The Betty Jean and Wayne Thiebaud Endowed Lecture honors the
Thiebauds’ long commitment to educating the eye and hand along
with the mind. The endowment, started in 2015, complements the
Art Studio Program’s Visiting Artist Lecture
Series and The California
Studio, both core components of the Art Studio
M.F.A. Program. The Betty Jean and Wayne Thiebaud
Endowed Lecture features practicing artists, along with
critics, curators, writers, historians, and museum professionals,
to provide cultural insights and context for contemporary art.
The Thiebaud Endowment also aims to bring more than one guest per
year and/or extend the length of their UC Davis engagement.
Wangechi Mutu, whose works are all rooted in her investigations
and advocacy around human representation, is chosen for this
year’s Betty Jean and Wayne Thiebaud Endowed Lecture. Mutu
will give a public lecture on Thursday, May 12.
Njideka Akunyili
Crosby, whose art negotiates the cultural terrain between her
adopted home in America and her native Nigeria in collage and
photo transfer-based paintings, will give the
seventh Betty Jean and Wayne Thiebaud Endowed Lecture on
Thursday, Nov. 12, 2020. This year’s lecture celebrates
Wayne Thiebaud’s centennial birthday.
Leonardo Drew, known for creating reflective abstract
sculptural works that play upon the dystopic tension between
order and chaos, will give the sixth Betty Jean
and Wayne Thiebaud Endowed Lecture on Thursday, Feb. 6,
2020.
David Salle, a contemporary American painter and
essayist, will give the fifth Betty Jean and Wayne
Thiebaud Endowed Lecture. Salle was one of a group of young,
mostly New York, so-called neo-expressionist artists who came
into prominence and became art stars in the 1980s, along with
Julian Schnabel, Eric Fischl and others. His collage-like
paintings feature overlapping imagery from a variety of
sources—such as magazines, interior décor, and art
history—layering figures and patterns into colorful compositions
rendered in a straightforward, uncomplicated style.
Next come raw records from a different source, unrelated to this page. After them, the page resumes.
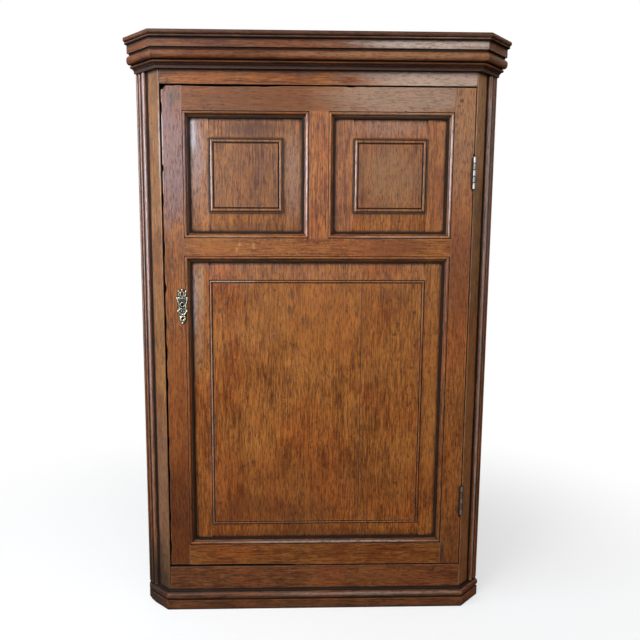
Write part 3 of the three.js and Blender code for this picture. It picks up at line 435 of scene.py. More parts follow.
@dataclass(frozen=True)
class Oak:
    """Oak with its rings, pores, soiling, rubbed edges and polish, and painted shade in its creases and
    corners.

    Attributes:
        pale: Its lighter wood.
        deep: Its darker wood.
        grime_and_shade: The dark colour of its creases, partly soiling and partly painted shade.
        dust_and_shade: The softer dark colour of its corners, partly soiling and partly painted shade.
        rubbed: Its edges, where hands have worn them.
        ruddy: The tint of its redder places.
        shade_band: Depths behind the door's face between which the recess round a field is blackened, as
            painted shade.
        contrast: How strong the streaks are.
        mottle: How strong its cloudy stains are.
        rays: How strong its pale ray flecks are.
        flecks: How strong its dark flecks are.
        ring_rate: How close its rings are, in radians per metre.
        swirl: How far its rings wander.
        grime_and_shade_share: How much of the soiling and painted shade shows.
        rubbed_share: How much of the wear shows.
        roughness: The mean roughness.
        shine: The specular level.
    """

    pale: Colour
    deep: Colour
    grime_and_shade: Colour = rgb(0.015, 0.0065, 0.003)
    dust_and_shade: Colour = rgb(0.055, 0.026, 0.014)
    rubbed: Colour = rgb(0.42, 0.24, 0.14)
    ruddy: Colour = rgb(0.96, 0.76, 0.64)
    shade_band: tuple[float, float] | None = None
    contrast: float = 1.0
    mottle: float = 0.5
    rays: float = 0.1
    flecks: float = 0.8
    ring_rate: float = 1500.0
    swirl: float = 40.0
    grime_and_shade_share: float = 0.95
    rubbed_share: float = 0.5
    roughness: float = 0.33
    shine: float = 0.5

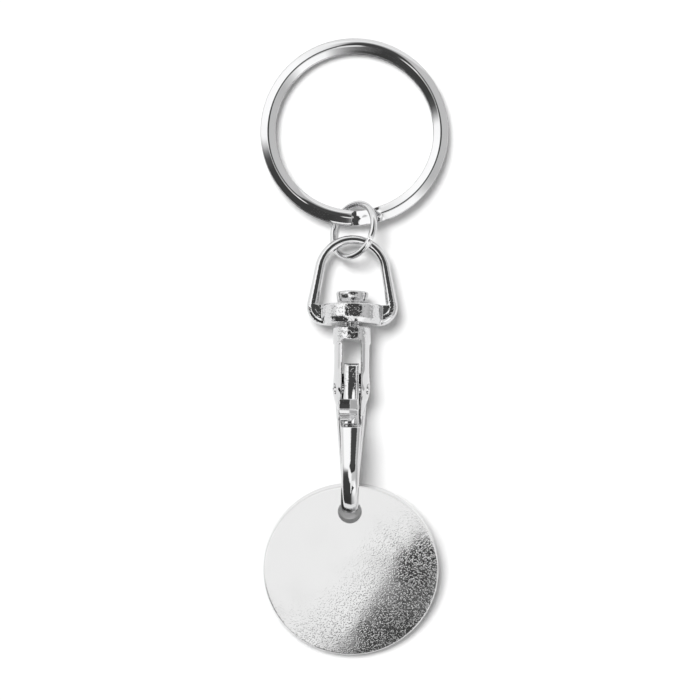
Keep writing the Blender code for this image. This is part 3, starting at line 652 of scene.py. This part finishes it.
def spine_path():
    """The bar from inside the cheeks down to the bend, on a curve that bulges to the back."""
    start, low = Vector((0, -SPINE_TOP_DROP, -SPINE_TOP_DEPTH)), Vector((0, -BEND_DROP, -BEND_RADIUS))
    third = (BEND_DROP - SPINE_TOP_DROP) / 3
    pulls = (start, Vector((0, start.y - third, start.z + (low.z - start.z) / 3 - SPINE_BULGE)))
    pulls += (low + Vector((0, third, 0)), low)
    places, steps = [], 24
    for i in range(steps):
        t = i / steps
        blend = ((1 - t) ** 3, 3 * t * (1 - t) ** 2, 3 * t * t * (1 - t), t**3)
        slope = (-3 * (1 - t) ** 2, 3 * (1 - t) * (1 - 3 * t), 3 * t * (2 - 3 * t), 3 * t * t)
        middle = sum((pull * share for pull, share in zip(pulls, blend)), Vector())
        run = sum((pull * share for pull, share in zip(pulls, slope)), Vector()).normalized()
        width = SPINE_WIDTH + (BEND_WIDTH - SPINE_WIDTH) * t
        thickness = SPINE_THICKNESS + (BEND_THICKNESS - SPINE_THICKNESS) * smooth_share(t)
        places.append((middle, Vector((1, 0, 0)), Vector((0, -run.z, run.y)), width, thickness))
    return places


def bend_path():
    """The bar round the bend and up the nose, turned a little about itself."""
    tip, steps = BEND_DROP + BEND_RADIUS, 60
    rise = (BEND_RADIUS - NOSE_TOP_DEPTH) / (tip - BEND_FRONT_REACH - NOSE_TOP_DROP)
    sweep = math.pi + math.atan(rise * BEND_FRONT_REACH / BEND_RADIUS)
    places = []
    for i in range(steps + 1):
        a = sweep * i / steps
        reach = BEND_RADIUS if a < math.pi / 2 else BEND_FRONT_REACH
        middle = Vector((0, reach - tip - reach * math.sin(a), -BEND_RADIUS * math.cos(a)))
        out = Vector((0, -math.sin(a) / reach, -math.cos(a) / BEND_RADIUS)).normalized()
        roll = math.radians(NOSE_ROLL_DEG) * smooth_share(a * 2 / math.pi - 1)
        side = Vector((1, 0, 0)) * math.cos(roll) + out * math.sin(roll)
        out = out * math.cos(roll) - Vector((1, 0, 0)) * math.sin(roll)
        places.append((middle, side, out, BEND_WIDTH, BEND_THICKNESS))
    foot, side, out = places[-1][:3]
    nose_top, steps = Vector((0, -NOSE_TOP_DROP, NOSE_TOP_DEPTH)), 12
    for i in range(1, steps + 1):
        share = i / steps
        width = BEND_WIDTH + (NOSE_WIDTH - BEND_WIDTH) * share
        thickness = BEND_THICKNESS + (NOSE_THICKNESS - BEND_THICKNESS) * share
        places.append((foot.lerp(nose_top, share), side, out, width, thickness))
    return places


def cheek_reach(drop):
    """How far the cheeks reach to the side, front and back, at a place below the boss."""
    to_pin = smooth_share((drop - BOSS_START_DROP) / (PIN_DROP - BOSS_START_DROP))
    to_foot = smooth_share((drop - PIN_DROP) / (CHEEK_FOOT_DROP - PIN_DROP))
    reach = []
    for neck, boss, foot in (
        (CHEEK_HALF, BOSS_HALF, CHEEK_FOOT_HALF),
        (CHEEK_HALF, BOSS_FRONT, -SPINE_TOP_DEPTH),
        (CHEEK_HALF, CHEEK_BACK, SPINE_TOP_DEPTH + SPINE_THICKNESS / 2),
    ):
        full = neck + (boss - neck) * to_pin
        reach.append(full + (foot - full) * to_foot)
    return reach


def cheek_sections():
    """Rounded sections of the forked cheeks, from inside the collar down into the spine."""
    rings, steps, sides = [], 60, 64
    top = SWIVEL_PLAY + COLLAR_HEIGHT / 2
    for i in range(steps + 1):
        drop = top + (CHEEK_FOOT_DROP - top) * i / steps
        half, front, back = cheek_reach(drop)
        ring = []
        for j in range(sides):
            a = math.tau * (j + 0.5) / sides
            side, rise = squarer(math.cos(a), CHEEK_SQUARENESS), squarer(math.sin(a), CHEEK_SQUARENESS)
            ring.append(Vector((side * half, -drop, (front - back) / 2 + rise * (front + back) / 2)))
        rings.append(ring)
    return rings


def slot_sections():
    """The front of the slot between the cheeks, flared so that the cheeks' inner edges are round."""
    rings, steps, half = [], 30, SLOT_WIDTH / 2
    for i in range(steps + 1):
        drop = SLOT_REACH + (SLOT_LOW - SLOT_REACH) * i / steps
        _, front, back = cheek_reach(drop)
        top = (front - back) / 2 + SLOT_FRONT_SHARE * (front + back) / 2
        right = [(half, top - SLOT_FRONT_DEPTH), (half, top - SLOT_EDGE)]
        for a in (math.radians(degrees) for degrees in SLOT_EDGE_DEGS):
            across, along = SLOT_EDGE * math.cos(a), SLOT_EDGE * math.sin(a)
            right.append((half + SLOT_EDGE - across, top - SLOT_EDGE + along))
        right.append((half + SLOT_EDGE, top + SLOT_FLARE_RISE))
        rings.append([Vector((x, -drop, z)) for x, z in right + [(-x, z) for x, z in reversed(right)]])
    return rings


def pin_bore():
    """The cut for the pin's bore, about the pin's middle."""
    return turned(((PIN_BORE, -PIN_REACH), (PIN_BORE, PIN_REACH)), SMALL_ROUND_STEPS, ALONG_X)


def hook_body():
    """Collar, cheeks, spine, bend and nose as one casting, slotted for the gate."""
    made = mesh_object("hook_casting", loft(swept(spine_path() + bend_path(), HOOK_SHARES)), SWIVEL)
    combine(made, loft(cheek_sections()), SWIVEL, "UNION")
    collar = rounded_profile(COLLAR_RADIUS, -SWIVEL_PLAY - COLLAR_HEIGHT, -SWIVEL_PLAY, COLLAR_EDGE)
    combine(made, turned(collar), SWIVEL, "UNION")
    slot = (
        (-SLOT_TOP, SLOT_REACH), (-SLOT_LOW, SLOT_REACH), (-SLOT_LOW, SPINE_THICKNESS / 4 - SPINE_TOP_DEPTH),
        (-PIN_DROP, -WEB_DEPTH), (-WEB_TOP, -WEB_DEPTH), (-WEB_TOP, -SLOT_REACH), (-SLOT_TOP, -SLOT_REACH),
    )
    combine(made, extruded(slot, SLOT_WIDTH), SWIVEL, "DIFFERENCE")
    combine(made, loft(slot_sections()), SWIVEL, "DIFFERENCE")
    bore = ((STUD_BORE, -STUD_BORE_DEPTH), (STUD_BORE, OVERRUN))
    combine(made, turned(bore, SMALL_ROUND_STEPS), SWIVEL, "DIFFERENCE")
    combine(made, pin_bore(), PIN, "DIFFERENCE")
    cast_skin(made, *CASTING_SKIN)
    place_piece(made, "hook_body", "hook", hook_chrome)


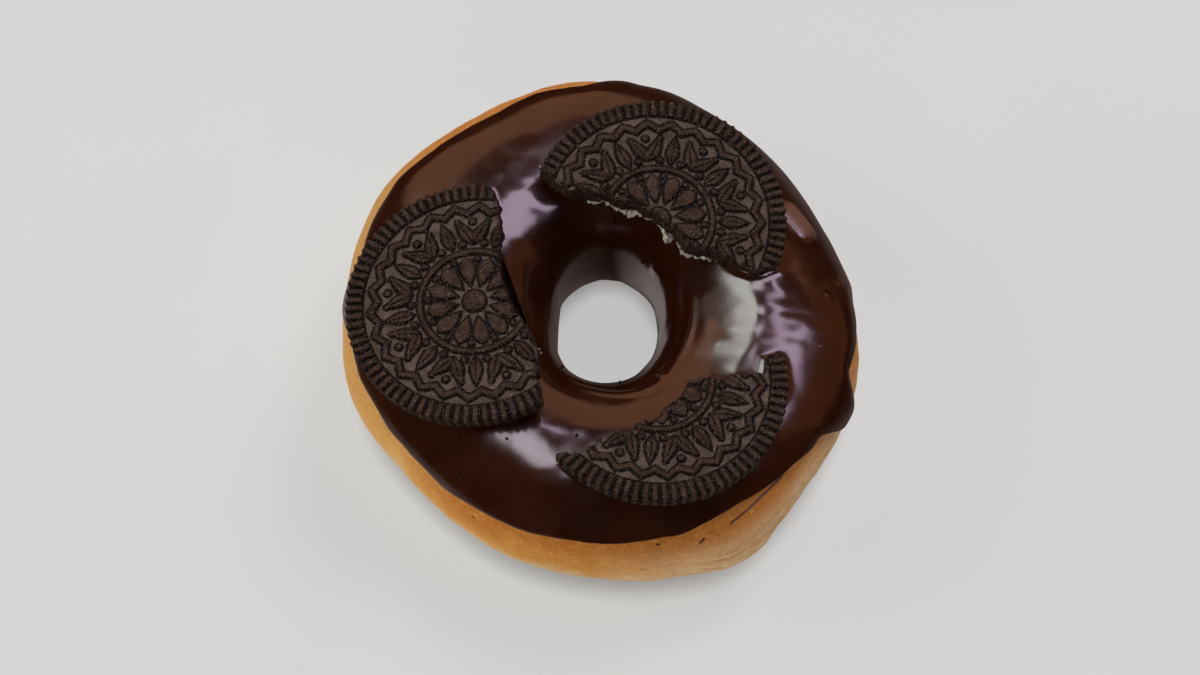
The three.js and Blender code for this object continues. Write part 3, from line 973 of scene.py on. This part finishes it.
def wall_move(places, share, is_break):
    """How far a wafer's wall stands out: rough along the break, and ridged round the rim."""
    x, y, level = places.T
    torn = rough_noise.layers(places, WALL_LUMPS) - WALL_HOLLOW * math.sin(math.pi * share)
    ridges = np.maximum(np.hypot(x, y) - (WAFER_RADIUS - RIDGE_PROUD), 0)
    rim = -ridges * smooth_step(*RIDGE_FEET, level)
    rim -= UNDERCUT["depth"] * max(0.0, (share - UNDERCUT["from"]) / (1 - UNDERCUT["from"])) ** 2
    return torn * is_break + rim * (1 - is_break)


def make_wafer(name, material):
    wafer = WAFERS[name]

    def within(x, y):
        return np.minimum(jagged_break(name, x, y), rim_distance(wafer, x, y))

    def move(places, share):
        return wall_move(places, share, is_break)

    x, y, quads, loop = grid_patch(WAFER_GRID, WAFER_RADIUS + 1, within)
    to_break = jagged_break(name, x, y)
    to_rim = rim_distance(wafer, x, y)
    height, motif, broken = wafer_top(name, x, y, to_break, to_rim)
    is_break = smooth_step(*BROKEN_WALL["to_break"], to_break[loop])
    is_break *= smooth_step(*BROKEN_WALL["to_rim"], to_rim[loop])
    local, walls = walled(x, y, height, loop, 0.0, WALL_ROWS, move)
    values = {
        "motif_mm": np.concatenate([motif, np.tile(motif[loop], WALL_ROWS)]),
        "broken": np.concatenate([broken, np.tile(is_break, WALL_ROWS)]),
    }
    points = to_part(wafer, *local.T)
    piece = add_mesh(name + "_biscuit", points, quads.tolist() + walls, material, values)
    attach(piece, "root")
    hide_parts(name)


# The icing.


def finger_nearness(points):
    """1 along the middle of the finger, and 0 at its sides and beyond."""
    ends = [ring_point(*np.radians(place), ICING_TOP) for place in FINGER_ENDS]
    gap = line_distance(points, ends)
    return (1 - np.clip(gap / FINGER_RADIUS, 0, 1) ** 2) ** FINGER_POWER


def crease_lift(angle, turn):
    """The ridge round the hole, with a shallow groove inside it."""
    degrees = (np.degrees(angle) - CREASE["start"]) % 360
    length = CREASE["end"] - CREASE["start"]
    strength = rise_and_fall((0, CREASE["fade"]), (length, length - CREASE["fade"]), degrees)
    sway = CREASE["sway"] * np.cos(CREASE["lobes"] * angle)
    inward = np.degrees(turn) - CREASE["turn"] - sway
    ridge = np.exp(-(inward / CREASE["width"]) ** 2)
    groove = np.exp(-((inward - CREASE["groove_at"]) / CREASE["width"]) ** 2)
    return CREASE["height"] * strength * (ridge - CREASE["groove_share"] * groove)


def hole_folds(angle, turn):
    """Soft folds that run down the wall of the hole."""
    radius = HOLE_FOLDS["radius"]
    around = stacked(radius * np.cos(angle), radius * np.sin(angle), HOLE_FOLDS["stretch"] * turn)
    start, end = map(math.radians, HOLE_FOLDS["turns"])
    folds = HOLE_FOLDS["depth"] * noise.at(around, HOLE_FOLDS["size"])
    return folds * smooth_step(start, end, turn)


def meniscus(points):
    """The icing that climbs a wafer's edge where the wafer has sunk into it."""
    climb = np.zeros(points.shape[:-1])
    for wafer in WAFERS.values():
        x, y, level = to_wafer(wafer, points)
        radius = np.hypot(x, y)
        close = radius < WAFER_RADIUS + MENISCUS["margin"]
        to_break = break_distance(wafer, x[close], y[close])
        outside = -np.minimum(to_break, WAFER_RADIUS - radius[close])
        sunk = smooth_step(*MENISCUS["levels"], level[close])
        fall = np.exp(-np.maximum(outside, 0) / MENISCUS["reach"])
        climb[close] += MENISCUS["rise"] * sunk * fall
    return climb


def icing_lift(angle, turn, start, end):
    """How far the icing's upper face stands off the dough."""
    inward = np.minimum(turn - start, end - turn) * SECTION_RADIUS
    inward = np.maximum(inward, 0)
    lip = np.sqrt(1 - (1 - np.minimum(inward / LIP_REACH, 1)) ** 2)
    swell = smooth_step(0, SWELL_REACH, inward)
    plain = ring_point(angle, turn, 0)
    coated = ring_point(angle, turn, ICING_TOP)
    waves = noise.layers(plain, ICING_RELIEF)
    top = ICING_TOP * (EDGE_SHARE + (1 - EDGE_SHARE) * swell) + waves * swell
    top = top + meniscus(coated) * swell
    for lump in (DRIP,) + SMALL_LUMPS:
        top = top + near_ring(angle, turn, lump)
    top = top + crease_lift(angle, turn) + hole_folds(angle, turn)
    for at_angle, at_turn, reach, depth in RIPPLED:
        near = near_ring(angle, turn, (at_angle, at_turn, reach, reach * RIPPLE["tall"], depth))
        top = top + near * noise.at(plain * RIPPLE["stretch"], RIPPLE["size"])
    top = top + FINGER_BULGE * finger_nearness(coated)
    return ICING_SUNK + (top - ICING_SUNK) * lip


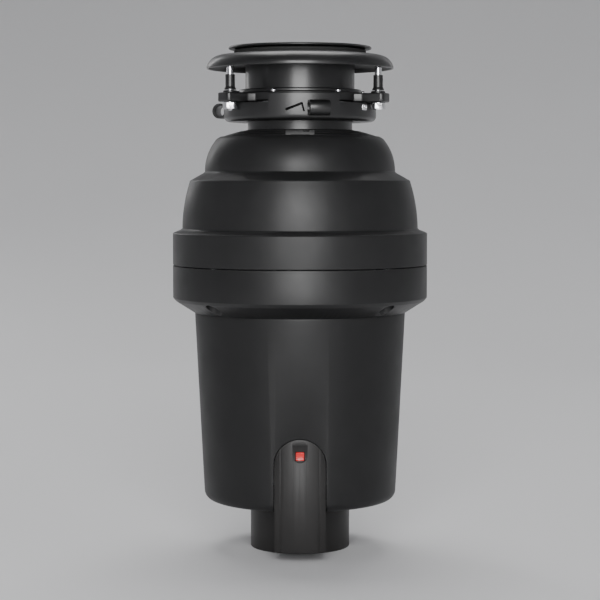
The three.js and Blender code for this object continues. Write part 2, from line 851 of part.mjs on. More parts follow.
function carbonBrush() {
  const start = -commutator.radius - gap;
  const half = brush.width / 2;
  const thin = brush.thickness / 2;
  const [low, high] = [brushHeight - thin, brushHeight + thin];
  return box([-half, half], [start - brush.length, start], [low, high]);
}

function brushHolder() {
  const start = -commutator.radius - 3;
  const end = 6 - canInner;
  const half = brush.width / 2 + gap;
  const thin = brush.thickness / 2 + gap;
  const wall = brush.holderWall;
  const outerX = [-half - wall, half + wall];
  const [low, high] = [brushHeight - thin, brushHeight + thin];
  const outer = box(outerX, [end, start], [low - wall, high + wall]);
  const inner = box([-half, half], [end + wall, start + 1], [low, high]);
  return cut(outer, inner);
}

class Coil extends THREE.Curve {
  constructor(radius, length, turns) {
    super();
    Object.assign(this, { radius, length, turns });
  }

  getPoint(t) {
    const angle = 2 * Math.PI * this.turns * t;
    const [x, z] = [Math.cos(angle) * this.radius, Math.sin(angle) * this.radius];
    return new THREE.Vector3(x, -this.length * t, z);
  }
}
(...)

Peter Schjeldahl has been a staff writer at The New
Yorker since 1998 and is the magazine’s art critic. He came
to the magazine from The Village Voice, where he was the
art critic from 1990 to 1998. Previously, he had written
frequently for the New York Times’s Arts and Leisure
section. His writing has also appeared in Artforum,
Art in America, the New York Times Magazine,
Vogue, and Vanity Fair.
Painter Rackstraw Downes will give the inaugural Betty Jean and
Wayne Thiebaud Endowed Lecture at UC Davis on May 6, 2015. He
will talk about about painting from observation on site in the
contemporary environment. He will also be visiting the studios of
current MFA candidates in Art Studio.
The Art Building is located on Hutchison Drive, about halfway
between the Memorial Union and Mrak Hall on the UC Davis campus.
There is limited parking behind the building, but there is
visitor parking nearby, across the Arboretum in lot VP5.